Última visita. La Europa en que creía Jorge Semprún empezó a construirse, lo dijo él mismo, en la diversidad de los resistentes deportados a Buchenwald, la cara oscura de la Weimar de Goethe, a tan sólo unos pasos. El 11 de abril de 2010, el escritor acudió allí por última vez para pronunciar un discurso. Se celebraba el 65º aniversario de la liberación del campo y días antes publicó un artículo en el que reconocía con lucidez extrema, pero con furia, que se acercaba al final: “Por última vez, pues, el 11 de abril, ni resignado a morir ni angustiado por la muerte sino furioso, extraordinariamente irritado por la idea de que pronto ya no estaré aquí, en medio de la belleza del mundo o, por el contrario, en su grisácea insipidez —que en este caso concreto son la misma cosa—, por última vez, diré lo que tenga que decir”.

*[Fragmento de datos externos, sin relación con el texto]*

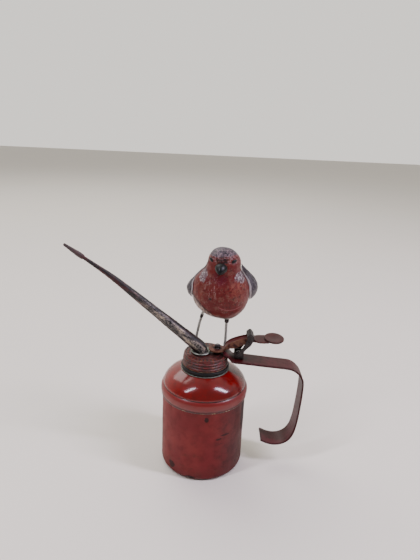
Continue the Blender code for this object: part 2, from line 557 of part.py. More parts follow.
def wing(name, side, look):
    """Plate that starts close to the body's flank and stands away from it toward its back."""
    steps_u, steps_v = 10, 10
    bm = bmesh.new()
    skins = ([], [])
    for i in range(steps_u + 1):
        u = i / steps_u  # 0 at the shoulder, 1 at the lower end
        for low, high in zip(WING, WING[1:]):
            if low[0] <= u <= high[0]:
                t = (u - low[0]) / (high[0] - low[0])
                height, front, back = (a + (b - a) * t for a, b in zip(low[1:], high[1:]))
        for layer in (0, 1):
            row = []
            for j in range(steps_v + 1):
                s = j / steps_v  # 0 at the front edge, 1 at the back edge
                z = height - 7.0 * u * s * s
                turned = math.radians(front + (back - front) * s)
                cx, cy, rx, ry = bird_ring(z)
                if side > 0:
                    flare = 7.4 * math.sin(math.pi * 0.7 * u ** 0.8)
                else:
                    low_down = min(max((u - 0.45) / 0.35, 0.0), 1.0)
                    flare = 4.6 * low_down * low_down * (3 - 2 * low_down)
                flare *= 1 - (1 - s) ** 3
                rim = max(1 - (2 * s - 1) ** 4, 0.0) * max(1 - (2 * u - 1) ** 6, 0.0)
                off = 0.4 + flare * 0.8 if layer == 0 else 0.9 + flare + 0.9 * rim
                row.append(bm.verts.new((cx + side * (rx + off) * math.cos(turned),
                                         cy + (ry + off) * math.sin(turned), z)))
            skins[layer].append(row)
    for layer in (0, 1):
        for i in range(steps_u):
            for j in range(steps_v):
                a, b = skins[layer][i], skins[layer][i + 1]
                bm.faces.new((a[j], a[j + 1], b[j + 1], b[j]))
    for i in range(steps_u):
        for j in (0, steps_v):
            bm.faces.new((skins[0][i][j], skins[0][i + 1][j], skins[1][i + 1][j], skins[1][i][j]))
    for j in range(steps_v):
        for i in (0, steps_u):
            bm.faces.new((skins[0][i][j], skins[0][i][j + 1], skins[1][i][j + 1], skins[1][i][j]))
    return finish(name, bm, look, 50.0)


wing("bird_wing_right", 1, SLATE)
wing("bird_wing_left", -1, SLATE)

tail_points = [(10.9, 41.6, 152.5), (10.8, 47.0, 149.0), (10.7, 53.0, 145.0), (10.6, 58.5, 141.5)]
bm = bmesh.new()
rows = []
for (x, y, z), half, thick in zip(tail_points, (5.5, 6.2, 7.0, 7.6), (2.4, 2.0, 1.6, 1.2)):
    rows.append([bm.verts.new((x + sx * half, y, z + sz * thick / 2 - (0.8 if sx else 0)))
                 for sx, sz in ((-1, -1), (0, -1), (1, -1), (1, 1), (0, 1), (-1, 1))])
skin(bm, rows, False)
bm.faces.new(rows[0])
bm.faces.new(rows[-1])
tail = finish("bird_tail", bm, SLATE, 50.0)

FACE = math.radians(-10.7)  # the head looks a little to its right


def on_head(turn, height, out):
    """Point off the head's surface, at a turn from its facing direction."""
    cx, cy, rx, ry = bird_ring(height)
    a = FACE + turn
    return Vector((cx + (rx + out) * math.sin(a), cy - (ry + out) * math.cos(a), height))


beak_base = on_head(0.0, 186.8, 0.35)
beak_run = Vector((math.sin(FACE), -math.cos(FACE), -0.22)).normalized()
beak_base -= beak_run * 1.2
cut(bird, rod_between("beak_socket", beak_base - beak_run * 0.3, beak_base + beak_run * 4, 4.5,
                      None, 12))
sweep("bird_beak", [beak_base, beak_base + beak_run * 3.2, beak_base + beak_run * 6.7,
                    beak_base + beak_run * 9.5, beak_base + beak_run * 10.6],
      [4.2, 4.0, 3.1, 1.6, 0.5], BLACK, 12, side=(1, 0, 0))
for word, turn in (("right", math.radians(46)), ("left", math.radians(-46))):
    at = on_head(turn, 191.6, 0.2)
    facing = Vector((math.sin(FACE + turn), -math.cos(FACE + turn), 0.1)).normalized()
    at -= facing * 0.7
    cut(bird, rod_between(f"eye_socket_{word}", at - facing * 0.25, at + facing * 3, 2.15, None, 12))
    sweep(f"bird_eye_{word}", [at, at + facing * 1.0, at + facing * 1.5, at + facing * 1.8],
          [1.9, 1.7, 1.0, 0.4], BLACK, 12)

for word, hip, foot in (("left", LEFT_HIP, LEFT_FOOT), ("right", RIGHT_HIP, RIGHT_FOOT)):
    hip, foot = Vector(hip), Vector(foot)
    run_up = (hip - foot).normalized()
    sweep(f"bird_leg_{word}", [foot + Vector((0, 0, 0.15)), foot + Vector((0, 0, 0.6)),
                               foot + Vector((0, 0, 0.75)), foot + run_up * 2.0, hip - run_up * 0.3],
          [2.0, 1.9, LEG_R + 0.15, LEG_R, LEG_R], WIRE, 12, side=(1, 0, 0))
    top = (139.6 if word == "left" else 135.6)
    ring_at = [foot + run_up * ((z - foot.z) / run_up.z) for z in (top - 3.0, top - 2.4, top - 0.6, top)]
    sweep(f"leg_collar_{word}", ring_at, [1.6, 2.0, 2.1, 1.7], BLACK, 12, [LEG_R + 0.2] * 4,
          side=(1, 0, 0))
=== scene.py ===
"""Looks of a thumb-lever pump oil can with a small painted bird standing on its screw cap.

Shapes are drawn in millimetres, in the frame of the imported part: +Z up the can's axis, handle
toward +X, spout toward -X, and the bird faces -Y.
"""

import json
import math

import bmesh
import bpy
import numpy as np
from mathutils import Matrix, Vector, noise

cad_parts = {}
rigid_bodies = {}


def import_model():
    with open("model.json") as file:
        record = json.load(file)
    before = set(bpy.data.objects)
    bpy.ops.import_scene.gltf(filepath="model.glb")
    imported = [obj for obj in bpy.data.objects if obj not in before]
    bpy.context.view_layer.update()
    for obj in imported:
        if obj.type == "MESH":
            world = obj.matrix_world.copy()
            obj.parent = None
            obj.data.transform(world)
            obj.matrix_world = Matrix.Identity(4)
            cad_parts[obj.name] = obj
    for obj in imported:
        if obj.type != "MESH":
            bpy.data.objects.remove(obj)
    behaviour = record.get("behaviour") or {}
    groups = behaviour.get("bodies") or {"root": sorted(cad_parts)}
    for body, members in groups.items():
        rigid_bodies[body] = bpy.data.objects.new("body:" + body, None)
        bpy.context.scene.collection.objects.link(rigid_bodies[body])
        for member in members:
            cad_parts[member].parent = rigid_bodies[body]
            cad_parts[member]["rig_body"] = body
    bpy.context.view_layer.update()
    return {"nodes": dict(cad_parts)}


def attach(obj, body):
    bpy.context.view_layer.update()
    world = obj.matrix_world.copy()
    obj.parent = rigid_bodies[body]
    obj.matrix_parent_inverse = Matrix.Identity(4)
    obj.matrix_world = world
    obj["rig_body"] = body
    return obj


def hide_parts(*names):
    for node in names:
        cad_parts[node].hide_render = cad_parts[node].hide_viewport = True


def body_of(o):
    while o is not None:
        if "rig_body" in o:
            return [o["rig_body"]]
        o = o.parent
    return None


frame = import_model()
NODES = frame["nodes"]
MM = 0.001
PUMP_X, SPOUT_X = 10.2, -4.2  # axes of the pump and of the spout's root
RIVETS = ((16.4, 2.7), (16.4, -3.9))  # of the strap's root

# ---- shader nodes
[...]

Y lo dijo. Sobreponiéndose al quebranto de la enfermedad, Semprún acudió a Buchenwald y habló. Recordó a los niños judíos que, en 1945, fueron llevados desde Polonia a Weimar ante el avance del Ejército ruso. Entre ellos estaban Imre Kertész y Elie Wiesel, futuros premios Nobel.

A esa generación confiaba Semprún su testimonio. “Todas las memorias europeas de la resistencia y del sufrimiento”, dijo, “sólo tendrán, como último refugio y baluarte, dentro de diez años, a la memoria judía del extermino. La más antigua memoria de aquella vida, ya que fue, precisamente, la más joven vivencia de la muerte”.

Con la desaparición de Jorge Semprún se pierde una memoria del siglo. El resto está en su obra. Imborrable. Esos libros, llenos de vida y de amor a la vida, bella o gris, están llenos también de lecturas que alguna vez sirvieron de refugio.